Dabei liegt der Schwerpunkt zwar auf Europa, was an der entsprechenden Länge der einzelnen Artikel unschwer abzulesen ist. Gleichwohl sind auch ausführliche Artikel zu anderen Regionen der Welt enthalten. Dies gilt insbesondere für den arabischen Raum, wo es nach dem Ende des Zweiten Weltkriegs zum Aufblühen des Antisemitismus im Kontext der Konfrontationspolitik mit Israel kam. Aber auch die Beiträge zu den osteuropäischen Ländern, wo es ab 1990 zu einer Renaissance von Judenfeindschaft kam, verdienen aufgrund der Aktualität des Themas inhaltliches Interesse. Dass es sich beim Antisemitismus um ein globales Phänomen handelt, machen darüber hinaus die Beiträge zu den asiatischen und lateinamerikanischen Ländern deutlich. Jeder Artikel sollte nach den Worten des Herausgebers zunächst die Situation der Juden in den jeweiligen Ländern behandeln, danach auf die Interaktion von Mehrheit und Minderheit eingehen und schließlich ausführlich über die Formen und Protagonisten des Antisemitismus ebendort berichten.

Da es bislang an einem einschlägigen Handbuch mangelte, ist die Herausgabe eines solchen Werkes schon Grund genug für Anerkennung und Lob. Auf engem Raum kann man so wichtige Informationen zu den unterschiedlichsten Aspekten des Antisemitismus finden und erhält weiterführende Hinweise zur intensiveren Beschäftigung mit dem jeweiligen Spezialthema.

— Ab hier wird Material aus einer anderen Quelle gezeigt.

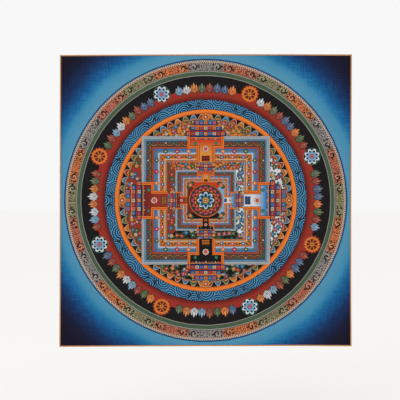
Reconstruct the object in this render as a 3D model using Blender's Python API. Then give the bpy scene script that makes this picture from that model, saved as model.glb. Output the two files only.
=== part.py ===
"""Painted cloth scroll: a square painted cotton canvas in a narrow folded gold edging, hanging flat.

Metres, +Z up. The painted side faces -Y. The origin is the middle of the top edge, where the cloth is held.
Places on the cloth are given as "across", metres in from the finished left edge, and "down", metres below the
finished top edge.
"""

from math import exp, sqrt
from typing import NamedTuple

import bmesh
import bpy
from mathutils import Vector

# Finished size over the edging
WIDTH = 0.600
HEIGHT = 0.6005

# Cloth
CANVAS_THICK = 0.0012
BINDING_THICK = 0.0005
BINDING_FACE = 0.0025  # width of the edging that shows on each side of the cloth
FOLD_ROUND = 0.0004  # how much the edging's fold is rounded
CLEARANCE = 0.0003  # between the canvas and the edging, and between two mitred ends
CANVAS_INSET = BINDING_THICK + CLEARANCE  # the raw edge lies inside the fold

# The held edge keeps the first stretch of the cloth flat, and the slow bulges grow below it
FLAT_HEAD = 0.012
FREE_BELOW = 0.150

# Rows of the sheet: one close to each edge, the rest even
CELLS = 32
FIRST_ROW = 0.006

SHARP_ANGLE = 0.6  # radians; a steeper edge is shaded as a crease

MILLIMETRE = 0.001


class Wander(NamedTuple):
    """How far an edge stands outside (+) or inside (-) its straight line, in mm, at five even places."""

    start: float
    quarter: float
    middle: float
    three_quarters: float
    end: float


# The top and bottom edges are read from left to right, the sides from top to bottom
EDGES = {
    "top": Wander(start=-1.4, quarter=-0.6, middle=0.0, three_quarters=0.2, end=-0.2),
    "bottom": Wander(start=0.8, quarter=0.6, middle=0.0, three_quarters=-0.6, end=-0.2),
    "left": Wander(start=-0.4, quarter=-0.1, middle=0.0, three_quarters=0.1, end=0.2),
    "right": Wander(start=1.1, quarter=0.4, middle=-0.1, three_quarters=-0.2, end=0.1),
}


class Bulge(NamedTuple):
    """A slow swell of the hanging cloth. Places and reaches are shares of the cloth's size."""

    across: float
    down: float
    reach_across: float
    reach_down: float
    towards_viewer_mm: float


BULGES = (
    Bulge(across=0.44, down=0.55, reach_across=0.36, reach_down=0.34, towards_viewer_mm=-2.6),
    Bulge(across=0.12, down=0.78, reach_across=0.15, reach_down=0.28, towards_viewer_mm=2.0),
    Bulge(across=0.88, down=0.58, reach_across=0.13, reach_down=0.33, towards_viewer_mm=1.6),
    Bulge(across=0.64, down=1.00, reach_across=0.11, reach_down=0.20, towards_viewer_mm=1.9),
    Bulge(across=0.00, down=1.00, reach_across=0.13, reach_down=0.12, towards_viewer_mm=3.4),
    Bulge(across=1.00, down=1.00, reach_across=0.10, reach_down=0.14, towards_viewer_mm=2.6),
)


class Paint(NamedTuple):
    colour: tuple
    roughness: float
    metallic: float


PAINTS = {
    "painted_cotton": Paint(colour=(0.045, 0.130, 0.240), roughness=0.85, metallic=0.0),
    "gold_silk": Paint(colour=(0.376, 0.181, 0.080), roughness=0.45, metallic=0.25),
}


def smooth_step(low, high, value):
    share = min(max((value - low) / (high - low), 0.0), 1.0)
    return share * share * (3.0 - 2.0 * share)


def wander(edge, share):
    """The edge's wander in metres at a share of its length, on a smooth curve through its five places."""
    places = EDGES[edge]
    spans = len(places) - 1
    first = min(int(share * spans), spans - 1)
    step = share * spans - first
    before = places[max(first - 1, 0)]
    here, ahead = places[first], places[first + 1]
    after = places[min(first + 2, spans)]
    slope_here = (ahead - before) / 2.0
    slope_ahead = (after - here) / 2.0
    value = (
        here * (2 * step**3 - 3 * step**2 + 1)
        + slope_here * (step**3 - 2 * step**2 + step)
        + ahead * (3 * step**2 - 2 * step**3)
        + slope_ahead * (step**3 - step**2)
    )
    return value * MILLIMETRE


def swell(across, down):
    """How far behind (+Y) the plane of the held edge the middle of the cloth lies."""
    u, v = across / WIDTH, down / HEIGHT
    forward = sum(
        bulge.towards_viewer_mm
        * exp(
            -(((u - bulge.across) / bulge.reach_across) ** 2)
            - ((v - bulge.down) / bulge.reach_down) ** 2
        )
        for bulge in BULGES
    )
    return -forward * MILLIMETRE * smooth_step(FLAT_HEAD, FREE_BELOW, down)


def cloth_point(across, down, behind):
    """A point of the hanging cloth, "behind" metres to the back of its middle surface."""
    u, v = across / WIDTH, down / HEIGHT
    x = -WIDTH / 2 + across - wander("left", v) * (1 - u) + wander("right", v) * u
    z = -down + wander("top", u) * (1 - v) - wander("bottom", u) * v
    return Vector((x, swell(across, down) + behind, z))


def rows(length, inset):
    """Where the rows of the sheet cross an edge of this length, from its first corner to its last."""
    step = (length - 2 * FIRST_ROW) / (CELLS - 2)
    between = [FIRST_ROW + step * row for row in range(CELLS - 1)]
    return [inset, *between, length - inset]


def binding_profile():
    """The edging's section as (inward, behind): a strip folded over the cloth's raw edge, open inwards."""
    inner = CANVAS_THICK / 2 + CLEARANCE
    outer = inner + BINDING_THICK
    back_half = [
        (0.0, outer - FOLD_ROUND * 2),
        (FOLD_ROUND, outer),
        (BINDING_FACE, outer),
        (BINDING_FACE, inner),
        (BINDING_THICK, inner),
    ]
    front_half = [(inward, -behind) for inward, behind in reversed(back_half)]
    return back_half + front_half


def on_edge(edge, along, inward, behind):
    """A point at "along" metres from the edge's first corner and "inward" metres from its finished line."""
    place = {
        "top": (along, inward),
        "bottom": (along, HEIGHT - inward),
        "left": (inward, along),
        "right": (WIDTH - inward, along),
    }[edge]
    return cloth_point(*place, behind)


def material(name):
    paint = PAINTS[name]
    made = bpy.data.materials.new(name)
    made.use_nodes = True
    shader = made.node_tree.nodes["Principled BSDF"]
    shader.inputs["Base Color"].default_value = (*paint.colour, 1.0)
    shader.inputs["Roughness"].default_value = paint.roughness
    shader.inputs["Metallic"].default_value = paint.metallic
    return made


def add_object(name, shape, paint):
    """Turns a bmesh into a named object with its faces pointing out."""
    bmesh.ops.recalc_face_normals(shape, faces=shape.faces)
    mesh = bpy.data.meshes.new(name)
    shape.to_mesh(mesh)
    shape.free()
    mesh.shade_smooth()
    mesh.set_sharp_from_angle(angle=SHARP_ANGLE)
    mesh.materials.append(paint)
    made = bpy.data.objects.new(name, mesh)
    bpy.context.scene.collection.objects.link(made)


def make_canvas(paint):
    """One sheet: a grid laid on the hanging shape, extruded to the cloth's thickness."""
    across_rows = rows(WIDTH, CANVAS_INSET)
    down_rows = rows(HEIGHT, CANVAS_INSET)
    shape = bmesh.new()
    bmesh.ops.create_grid(shape, x_segments=CELLS, y_segments=CELLS, size=1.0)
    for vert in shape.verts:
        across = across_rows[round((1 + vert.co.x) / 2 * CELLS)]
        down = down_rows[round((1 - vert.co.y) / 2 * CELLS)]
        vert.co = cloth_point(across, down, -CANVAS_THICK / 2)
    grown = bmesh.ops.extrude_face_region(shape, geom=shape.faces[:])["geom"]
    moved = [item for item in grown if isinstance(item, bmesh.types.BMVert)]
    bmesh.ops.translate(shape, verts=moved, vec=(0.0, CANVAS_THICK, 0.0))
    add_object("canvas", shape, paint)


def make_binding(edge, length, paint):
    """A folded strip along one edge: its section, extruded from row to row, with both ends mitred."""
    profile = binding_profile()
    mitre_gap = CLEARANCE / sqrt(2)
    shape = bmesh.new()
    corner = shape.verts.layers.int.new("corner")
    first_ring = [shape.verts.new() for _ in profile]
    for number, vert in enumerate(first_ring):
        vert[corner] = number
    face = shape.faces.new(first_ring)
    for row in rows(length, 0.0):
        if row > 0.0:
            grown = bmesh.ops.extrude_face_region(shape, geom=[face, *face.edges])["geom"]
            face = next(item for item in grown if isinstance(item, bmesh.types.BMFace))
        for vert in face.verts:
            inward, behind = profile[vert[corner]]
            mitre = inward + mitre_gap
            along = min(max(row, mitre), length - mitre)
            vert.co = on_edge(edge, along, inward, behind)
    add_object(f"binding_{edge}", shape, paint)


def clear_scene():
    for item in list(bpy.data.objects):
        bpy.data.objects.remove(item)


def main():
    clear_scene()
    make_canvas(material("painted_cotton"))
    gold_silk = material("gold_silk")
    for edge in ("top", "bottom"):
        make_binding(edge, WIDTH, gold_silk)
    for edge in ("left", "right"):
        make_binding(edge, HEIGHT, gold_silk)


main()
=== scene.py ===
import math
import random

import bmesh
import bpy
from mathutils import Matrix, Vector, geometry, noise


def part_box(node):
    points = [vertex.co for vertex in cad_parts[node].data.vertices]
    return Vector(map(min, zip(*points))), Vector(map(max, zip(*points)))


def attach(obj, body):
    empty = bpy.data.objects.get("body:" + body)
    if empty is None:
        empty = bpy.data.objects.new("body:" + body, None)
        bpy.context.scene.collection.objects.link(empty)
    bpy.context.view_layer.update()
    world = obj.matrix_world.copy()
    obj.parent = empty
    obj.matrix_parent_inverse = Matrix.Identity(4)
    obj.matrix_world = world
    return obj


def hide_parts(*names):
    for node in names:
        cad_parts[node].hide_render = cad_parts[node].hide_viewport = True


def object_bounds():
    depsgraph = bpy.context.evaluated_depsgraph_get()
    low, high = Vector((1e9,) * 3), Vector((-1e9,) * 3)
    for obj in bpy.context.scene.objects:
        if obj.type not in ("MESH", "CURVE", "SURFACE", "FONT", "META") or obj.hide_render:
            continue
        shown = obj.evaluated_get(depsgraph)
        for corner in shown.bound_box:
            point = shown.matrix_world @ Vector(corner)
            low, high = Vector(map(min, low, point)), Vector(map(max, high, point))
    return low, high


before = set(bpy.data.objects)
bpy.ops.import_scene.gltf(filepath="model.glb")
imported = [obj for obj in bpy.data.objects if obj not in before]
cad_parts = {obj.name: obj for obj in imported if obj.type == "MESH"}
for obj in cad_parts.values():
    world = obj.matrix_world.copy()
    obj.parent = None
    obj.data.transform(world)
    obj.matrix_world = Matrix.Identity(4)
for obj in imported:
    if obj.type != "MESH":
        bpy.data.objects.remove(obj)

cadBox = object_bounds()
middle = (cadBox[0] + cadBox[1]) / 2
fullTurn = 2 * math.pi

view = {
    "imageSize": 400,  # pixels, both ways
    "paintingWidth": 292.35,  # how many of those pixels the painting fills
    "paintingMiddle": (205.73, 200.4),  # where its middle falls in the image
    "lens": 85.0,
}

colours = {  # mineral paints and cloth, as they look, 0 to 255
    "inkBlue": (24, 38, 78), "outlineBlue": (8, 62, 108), "steelBlue": (66, 96, 138),
    "azure": (26, 114, 168), "slate": (76, 106, 126), "paleBlue": (116, 158, 188),
    "waveBlue": (32, 91, 132), "waveDark": (16, 50, 78), "waveLight": (94, 147, 178),
    "white": (200, 202, 208), "wallWhite": (162, 159, 160), "rust": (152, 68, 42),
    "cream": (186, 172, 142), "pearl": (212, 188, 164), "tan": (172, 114, 62),
    "black": (23, 20, 22), "soot": (22, 19, 21), "brown": (100, 80, 64), "darkBrown": (58, 46, 38),
    "orange": (222, 116, 42), "saffron": (206, 132, 54), "ochre": (204, 112, 44), "vermilion": (186, 54, 30),
    "brick": (150, 44, 34), "oxide": (143, 46, 35), "maroon": (102, 32, 30), "wine": (86, 27, 26),
    "pink": (184, 88, 108), "rose": (162, 50, 66), "green": (80, 98, 74), "darkGreen": (34, 58, 44),
    "leaf": (66, 92, 58), "jade": (54, 118, 98), "gold": (196, 146, 76),
    "ringOlive": (146, 140, 104), "ringOrange": (214, 120, 70),
    "ringGrey": (150, 144, 142), "ringSalmon": (196, 110, 84),
    "skyPale": (79, 139, 169), "skyBright": (62, 132, 167), "skyMid": (27, 104, 153),
    "skyDeep": (17, 76, 127), "nightBlue": (20, 44, 86), "night": (20, 23, 48), "nightEdge": (19, 17, 33),
    "cotton": (220, 207, 182), "cottonDark": (182, 163, 132), "cottonShadow": (104, 106, 112),
    "silkGold": (206, 150, 92), "silkShade": (150, 100, 56), "thread": (136, 82, 44),
    "floor": (247, 246, 244),
}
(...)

Bei aller Anerkennung für dieses Projekt können aber kritische Bemerkungen für den ersten Band nicht unterbleiben. Zunächst fällt auf, dass den Autoren aus unterschiedlichen Ländern und Wissenschaftsdisziplinen kein einheitlicher Arbeitsbegriff von „Antisemitismus“ für ihre Beiträge vorgegeben wurde. Benz selbst nimmt im Vorwort nur eine kurze Typologie vor, welche religiös motivierten christlichen Antijudaismus, rassistisch begründeten Antisemitismus, sekundären Antisemitismus und Antizionismus unterscheidet. Mit dieser Einordnung könnte man aber antisemitische Auffassungen wie die vom „jüdischen Finanzkapital“ oder von der „jüdischen Verschwörung“ typologisch gar nicht erfassen.

Auch in den einzelnen Länderportraits geht es mit den Bezeichnungen „antijüdisch“, „antisemitisch“ und „antizionistisch“ ständig durcheinander. Manchmal nutzen die Autoren die Bezeichnungen offenkundig synonym, manchmal macht man wohl Unterschiede. Eine Begründung oder Erläuterung findet man leider weder für die eine noch für die andere Vorgehensweise. Darüber hinaus unterscheiden sich die einzelnen Artikel in Analyse- und Informationsgehalt. Zu Ägypten erhält man gleich am Beginn eine Einteilung von Stereotypen (vgl. S. 11f.), die in vielen anderen Beiträgen fehlt. Der Text zu Italien widerlegt die Auffassung, das faschistische Regime sei nur spät und verhalten antisemitisch gewesen (vgl. S. 170). Gerade solche Stellen stehen für die Stärken des Handbuchs. An einer bilanzierenden Einschätzung des Gefahrenpotentials in den jeweiligen Ländern mangelt es aber nicht selten: Mitunter bleibt unklar, ob einzelne aktuelle Ereignisse mehr für einen gesellschaftlichen Entwicklungstrend oder marginale Phänomene stehen.

Armin Pfahl-Traughber

 

Wolfgang Benz (Hrsg.), Handbuch des Antisemitismus. Judenfeindschaft in Geschichte und Gegenwart. Band 1: Länder und Regionen, Berlin 2008 (Neuausgabe 2011) (Walter de Gruyter-Verlag), 443 S., 99,95 Euro.